Mark Wilson writes: For a man so readily associated with words — and certainly for a wordsmith so enamored with technology — Twitter seems like something of a natural home for Stephen Fry. Over the years he has amassed hundreds of thousands of followers, but last night he closed his account. Fry's latest exit from Twitter (there have been several over the last few years for numerous reasons) came about because of the backlash he received for making a joke at an award ceremony. Hosting the BATFAs (British Academy of Film and Television Arts) on Sunday, he referred to costume designer and award winner (and, indeed, friend) Jenny Beavan as being 'dressed as a bag lady'. 'Offended' Twitter users attacked Fry in their droves, and he fought a valiant battle, before eventually giving up and terminating his account. It comes just days after Twitter set up a new Trust & Safety Council.

28 of 305 comments (clear)

  1. Who's Steven Fry? by Anonymous Coward · · Score: 1, Insightful

    Who is he?

    1. Re:Who's Steven Fry? by Anonymous Coward · · Score: 2, Insightful

      It's like a shitter, but made especially for twats. Hence the portmanteau, twat shitter -> twitter.

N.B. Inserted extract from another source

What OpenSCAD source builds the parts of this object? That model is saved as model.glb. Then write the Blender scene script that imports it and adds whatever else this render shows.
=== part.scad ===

  2. Re:These people don't stop existing, though by Anonymous Coward · · Score: 5, Insightful

    So? They were their before, but it was web forums, email mailing lists, newgroups et al. Life if full of cunts, twats, and fucking morons. Social media merely gives these tossers a global voice. Ignore them.

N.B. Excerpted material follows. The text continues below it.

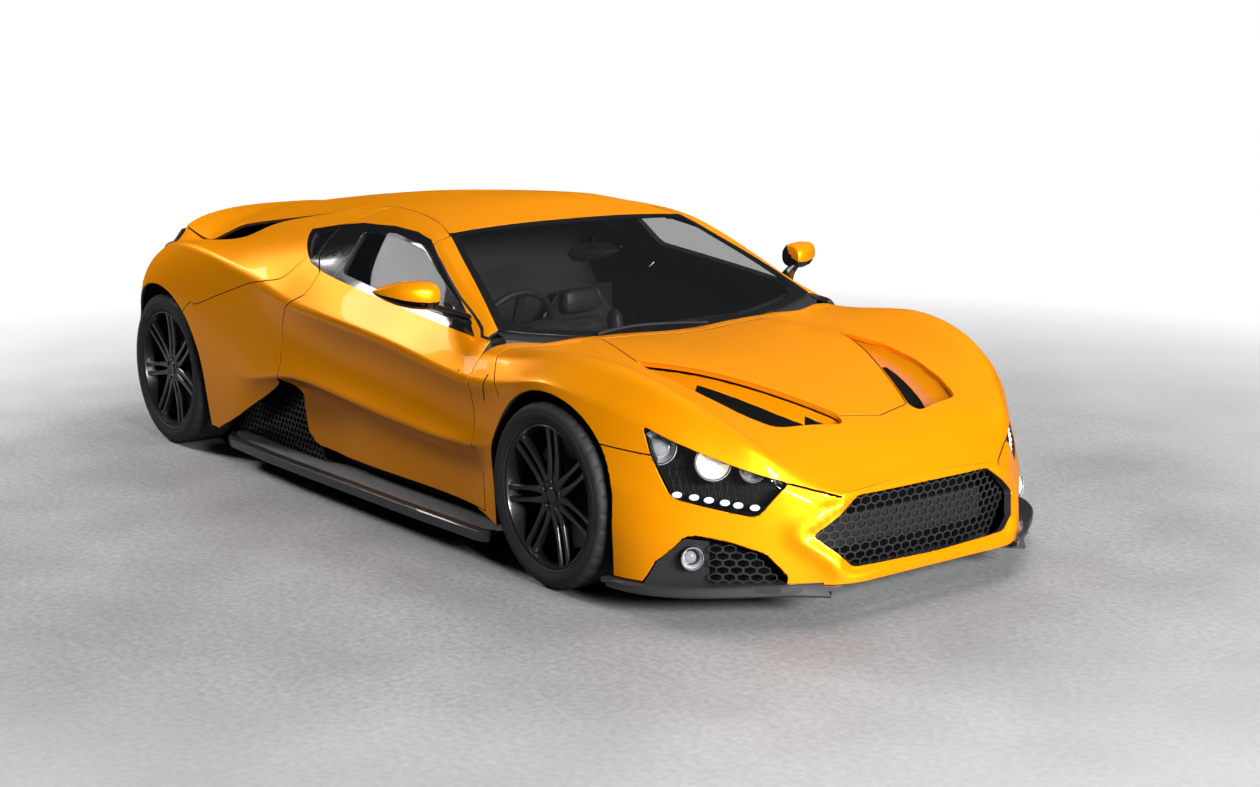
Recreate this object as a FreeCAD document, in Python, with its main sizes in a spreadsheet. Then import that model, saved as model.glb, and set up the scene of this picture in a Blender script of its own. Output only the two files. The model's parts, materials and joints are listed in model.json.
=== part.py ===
import FreeCAD, Part
import math
import os
import re
from FreeCAD import Vector

# Two-seat mid-engine coupe car. +X forward, +Y to the car's left, +Z up.
# The origin lies on the ground under the middle of the car.

doc = FreeCAD.newDocument("coupe_car")
sheet = doc.addObject("Spreadsheet::Sheet", "sizes")

named_sizes = [
    # overall plan
    ("wheelbase", 3055), ("front_overhang", 930), ("rear_overhang", 680),
    ("flank_half_width", 1000), ("shoulder_height", 1000),
    # tyres and wheels
    ("front_tyre_radius", 330), ("front_tyre_width", 255), ("front_rim_radius", 254),
    ("rear_tyre_radius", 354), ("rear_tyre_width", 335), ("rear_rim_radius", 271),
    ("front_wheel_outer", 968), ("rear_wheel_outer", 985), ("rim_inset", 12),
    ("rim_wall", 9), ("spoke_width", 15), ("spoke_depth", 26), ("spoke_gap", 30),
    ("hub_radius", 76), ("hub_depth", 46), ("axle_gap", 0.05), ("lug_radius", 11),
    ("lug_circle", 52), ("tyre_shoulder", 26), ("bead_gap", 0.3),
    # brakes and steering
    ("disc_radius", 195), ("disc_wall", 34), ("disc_offset", 62), ("caliper_reach", 58),
    ("caliper_height", 190), ("caliper_gap", 3), ("caliper_wall", 21), ("axle_radius", 30),
    ("knuckle_wall", 60), ("knuckle_height", 250), ("kingpin_radius", 18),
    ("kingpin_gap", 0.6), ("arm_wall", 26), ("wheel_gap", 6),
    # skin
    ("skin_wall", 14), ("door_wall", 58), ("glass_wall", 5), ("panel_gap", 5),
    ("front_arch_radius", 366), ("rear_arch_radius", 410), ("front_arch_height", 336),
    ("rear_arch_height", 350), ("liner_wall", 4), ("liner_step", 36), ("liner_room", 150),
    # tub and cabin
    ("floor_height", 105), ("floor_wall", 25), ("tub_half_width", 790),
    ("sill_wall", 80), ("sill_height", 300), ("bulkhead_wall", 30),
    ("front_bulkhead", 999), ("rear_bulkhead", 560), ("scuttle_height", 720),
    ("rear_bulkhead_height", 620), ("skirt_reach", 985), ("skirt_low", 36), ("skirt_wall", 14),
    ("rail_inner", 340), ("rail_wall", 70), ("rail_height", 110), ("rail_low", 190),
    ("front_rail_end", 2150), ("rear_rail_end", 2180), ("crash_beam", 60),
    ("arm_width", 60), ("arm_spread", 150),
    # cabin
    ("seat_width", 470), ("seat_cushion", 130), ("seat_length", 500), ("seat_middle", 385),
    ("seat_back", 110), ("seat_back_height", 640), ("seat_gap", 1), ("seat_front", 330),
    ("dash_gap", 0.3), ("dash_depth", 400), ("dash_height", 250), ("dash_top", 735),
    ("console_width", 210), ("console_height", 170), ("console_length", 1180),
    ("steering_radius", 178), ("steering_rim", 16), ("steering_reach", 300),
    ("steering_height", 720), ("steering_tilt", 22), ("column_radius", 22),
    # engine
    ("engine_length", 780), ("engine_width", 749.5), ("engine_height", 560), ("engine_low", 150),
    ("engine_middle", 1100),
    # outer trim
    ("splitter_wall", 16), ("splitter_low", 108.7), ("mesh_wall", 8), ("mesh_bar", 5),
    ("mesh_pitch", 44), ("mesh_rise", 27), ("grille_seat", 2195), ("duct_wall", 6),
    ("duct_depth", 75), ("mirror_reach", 1097),
    ("mirror_width", 205), ("mirror_height", 104), ("mirror_depth", 130), ("mirror_middle", 940),
    ("mirror_place", 560), ("mirror_arm", 22), ("tail_wall", 20),
    ("tail_lamp_radius", 52), ("pipe_radius", 48), ("pipe_wall", 3), ("pipe_length", 160),
    ("pipe_middle", 112), ("pipe_height", 355), ("fin_wall", 8), ("fin_height", 62),
    # lamps
    ("lens_wall", 4), ("lens_gap", 0.3), ("lamp_wall", 5), ("lamp_depth", 84),
    ("round_lamp_radius", 40), ("small_lamp_radius", 11), ("fog_lamp_radius", 38),
    ("fog_lamp_depth", 100),
    # trays and nets
    ("tray_wall", 5), ("tray_drop", 72), ("tray_tip_drop", 12), ("intake_reach", 850),
    ("heat_net_low", 500), ("heat_net_high", 820), ("heat_net_half", 430), ("slit_wall", 12),
    ("overrun", 60),
    # hinges
    ("door_hinge_place", 830), ("door_hinge_reach", 935), ("door_hinge_low", 440),
    ("door_hinge_high", 680), ("door_pin_radius", 5), ("door_pin_half", 14), ("hinge_plate", 8),
    ("hinge_post_wall", 35), ("hinge_post_length", 60), ("hinge_post_height", 700),
    ("bonnet_pin_radius", 4), ("bonnet_hinge_step", 36), ("bonnet_pin_length", 40),
    ("lid_pin_radius", 6), ("lid_hinge_step", 52.5), ("lid_hinge_height", 925), ("lid_lug", 14),
    ("lid_middle", 350), ("lid_boss", 14),
]
for row, (alias, value) in enumerate(named_sizes, start=1):
    sheet.set("A%d" % row, alias)
    sheet.set("B%d" % row, str(value))
    sheet.setAlias("B%d" % row, alias)
doc.recompute()
alias_names = [alias for alias, value in named_sizes]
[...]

  3. The ironic thing here by Anonymous Coward · · Score: 5, Insightful

    The ironic thing here is that it's very unlikely that Twitter's "Trust and Safety Council" would have sided with Stephen Fry. Remember, he insulted a Protected Class of individual, and it's therefore just as likely that he would have been banned for his remarks. He pissed off SJWs and couldn't deal with the fallout, which I can completely understand. SJWs are nasty individuals who will never stop harassing people in their supposed crusade against harassment.

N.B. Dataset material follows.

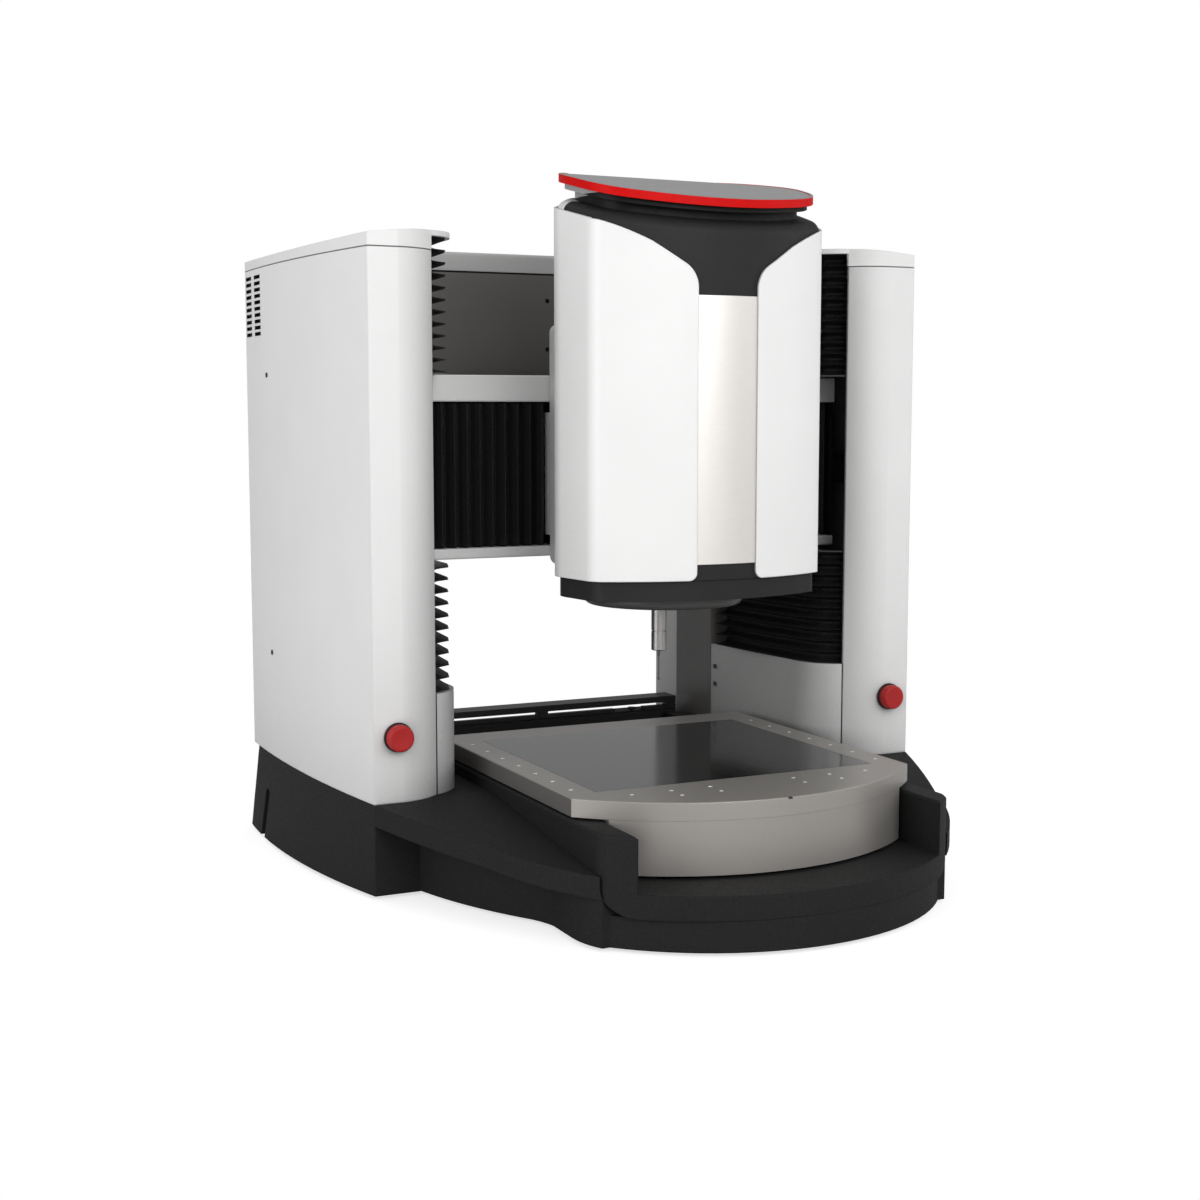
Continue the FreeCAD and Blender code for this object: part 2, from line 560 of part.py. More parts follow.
def base_casting():
    def block_outline(front_half, rear_half, radius):
        return [
            (-front_half, -S.front_flat_y),
            (front_half, -S.front_flat_y, radius, -1),
            (rear_half, S.rear_face),
            (-rear_half, S.rear_face, radius, -1),
        ]
    foot = free_sketch("base_bottom", "XY",
                       [block_outline(S.base_front_half, S.base_rear_half, S.base_side_radius)], S.foot_height)
    deck = free_sketch("base_deck", "XY",
                       [block_outline(S.deck_front_half, S.deck_rear_half, S.deck_side_radius)], S.deck_level)
    rear = doc.addObject("Part::Loft", "base_rear_sharp")
    rear.Sections = [foot, deck]
    rear.Solid = True
    rear.Ruled = True
    rear = round_edges("base_rear", rear, S.base_corner_radius,
                       lambda e: min(v.Point.y for v in e.Vertexes) > S.rear_face.value - 1
                       and abs(e.Vertexes[0].Point.z - e.Vertexes[-1].Point.z) > 10)
    body = extrude("base_body", "XY", [[
        (-S.step_half, S.front_flat_y), (-S.step_half, -S.front_flat_y, S.recess_radius, -1),
        (-S.recess_end_x, -S.recess_end_y, S.recess_blend, 1), (-S.drum_half, -S.drum_shoulder),
        (-S.drum_half, -S.drum_turn, S.lip_radius, -1), (-S.wing_end_x, -S.lip_end_y),
        (S.wing_end_x, -S.lip_end_y, S.lip_radius, -1), (S.drum_half, -S.drum_turn),
        (S.drum_half, -S.drum_shoulder, S.recess_blend, 1), (S.recess_end_x, -S.recess_end_y, S.recess_radius, -1),
        (S.step_half, -S.front_flat_y), (S.step_half, S.front_flat_y)]], S.foot_height, S.deck_level)
    slope = extrude("base_slope", "YZ", [[
        (-S.wing_end_y - S.drum_shoulder, 0), (S.front_flat_y, 0), (S.front_flat_y, S.deck_level),
        (-S.front_flat_y, S.deck_level), (-S.wing_end_y, S.deck_level - S.wing_drop),
        (-S.wing_end_y - S.drum_shoulder, S.deck_level - S.wing_drop)]],
        -S.base_rear_half, S.base_rear_half)
    body = common("base_middle", body, slope)
    drum = extrude("base_drum", "XY", [[
        (-S.drum_half, -S.drum_turn, S.drum_turn_radius, -1), (-S.drum_end_x, -S.drum_corner, S.drum_radius, -1),
        (S.drum_end_x, -S.drum_corner, S.drum_turn_radius, -1), (S.drum_half, -S.drum_turn),
        (S.drum_half, -S.drum_shoulder), (-S.drum_half, -S.drum_shoulder)]], S.foot_height, S.drum_top)
    plan = extrude("wing_plan", "XY", [[
        (-S.front_flat_x, S.front_flat_y), (-S.base_front_half, -S.front_flat_y, S.wing_outer_radius, -1),
        (-S.wing_mid_x, -S.wing_mid_y, S.surround_radius, -1), (-S.wing_end_x, -S.wing_end_y),
        (S.wing_end_x, -S.wing_end_y, S.surround_radius, -1), (S.wing_mid_x, -S.wing_mid_y,
         S.wing_outer_radius, -1), (S.base_front_half, -S.front_flat_y), (S.front_flat_x, S.front_flat_y)]],
        S.foot_height, S.deck_level)
    sheet_profile = extrude("wing_slope", "YZ", [[
        (-S.wing_end_y, S.deck_level - S.wing_drop - S.wing_thickness),
        (-S.front_flat_y, S.deck_level - S.wing_thickness), (S.front_flat_y, S.deck_level - S.wing_thickness),
        (S.front_flat_y, S.deck_level), (-S.front_flat_y, S.deck_level),
        (-S.wing_end_y, S.deck_level - S.wing_drop)]], -S.base_rear_half, S.base_rear_half)
    wings = common("base_wings", plan, sheet_profile)
    casting = fuse("base_block", rear, body, drum, wings)
    channel = block("base_channel", (-S.surround_half, -S.surround_front - S.foot_height, S.drum_top),
                    (S.surround_half, S.surround_back, S.deck_level + S.foot_height))
    channel = round_edges("base_channel_rounded", channel, S.surround_fillet - S.channel_relief,
                          lambda e: abs(e.Vertexes[0].Point.x - e.Vertexes[-1].Point.x) < 1
                          and max(v.Point.z for v in e.Vertexes) < S.drum_top.value + 1)
    casting = cut("base_channelled", casting, channel)
    slots = []
    for name, side in SIDES:
        middle = (S.base_rear_half + S.deck_rear_half) / 2
        low, high = side_span(side, middle - S.edge_slot_depth, middle + S.edge_slot_depth * 3)
        slots.append(extrude(f"edge_slot_{name}", "YZ", [[
            (S.edge_slot_back - S.edge_slot_width / 2, 0), (S.edge_slot_back + S.edge_slot_width / 2, 0),
            (S.edge_slot_back + S.edge_slot_width / 2, S.edge_slot_top, S.edge_slot_width * 0.55, -1),
            (S.edge_slot_back - S.edge_slot_width / 2, S.edge_slot_top)]], low, high))
    slots.append(extrude("foot_sockets", "XY", [
        ("circle", x, y, S.foot_stud_radius) for x, y in foot_places()],
        0, S.foot_height + S.foot_socket_depth))
    slots.append(block("inlet_recess", (S.inlet_x - S.inlet_half_width - S.running_gap,
                                        S.rear_face - S.inlet_depth,
                                        S.inlet_level - S.inlet_half_height - S.running_gap),
                       (S.inlet_x + S.inlet_half_width + S.running_gap, S.rear_face + S.inlet_flange,
                        S.inlet_level + S.inlet_half_height + S.running_gap)))
    for name, side in SIDES:
        left, right = side_span(side, S.drum_half + S.core_wall, S.deck_front_half - S.core_wall)
        for place, near, far in (("front", -S.core_front, S.core_middle - S.core_wall),
                                 ("rear", S.core_middle, S.core_back)):
            slots.append(block(f"base_core_{name}_{place}", (left, near, 0),
                               (right, far, S.deck_level - S.core_wall)))
    keep("base_casting", cut("base_finished", casting, fuse("base_openings", *slots)))


def foot_places():
    return [(S.foot_side, S.foot_back), (-S.foot_side, S.foot_back),
            (S.foot_front_side, -S.foot_front), (-S.foot_front_side, -S.foot_front)]


def leveling_feet():
    """Four feet: a pad on the bench and a stud that goes up into the casting."""
    feet = Piece("leveling_feet")
    places = foot_places()
    feet.pad("XY", [("circle", x, y, S.foot_radius) for x, y in places], 0, S.foot_height)
    feet.pad("XY", [("circle", x, y, S.foot_stud_radius) for x, y in places],
             S.foot_height, S.foot_height + S.foot_socket_depth)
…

    Still, this is just yet another example of what we all know: Twitter is pretty much just a platform for anonymously trolling famous people. Once it finally fails (and it's circling the drain, the Trust and Safety Council is just one example), the world will be a better place.

    1. Re:The ironic thing here by Anonymous Coward · · Score: 2, Insightful

      The ironic thing here is that it's very unlikely that Twitter's "Trust and Safety Council" would have sided with Stephen Fry.

      That isn't ironic, that's his whole point. He's had it with this nanny nonsense where you aren't allowed to joke about anything lest someone get their poor little feelings hurt. And good on him for standing up to it.

  4. Look at the pictures by jtownatpunk.net · · Score: 4, Insightful

    She was dressed pretty meh for a costume designer.

  5. Re:These people don't stop existing, though by barc0001 · · Score: 5, Insightful

    But you can also never reason with them. One of the reasons I don't use social media is I don't feel like engaging with random idiots who are either some tenuous friend of a friend coworker's cousin by marriage 14 places removed or complete strangers who just happened on a comment. Dealing with that crap can sometimes be draining even if you're only reading their comment and then completely ignoring it afterward. It takes up mental cycles no matter what, and when some of these people are trying to get a deliberate rise out of you, you occasionally feel a stab of wanting to respond to the provocation.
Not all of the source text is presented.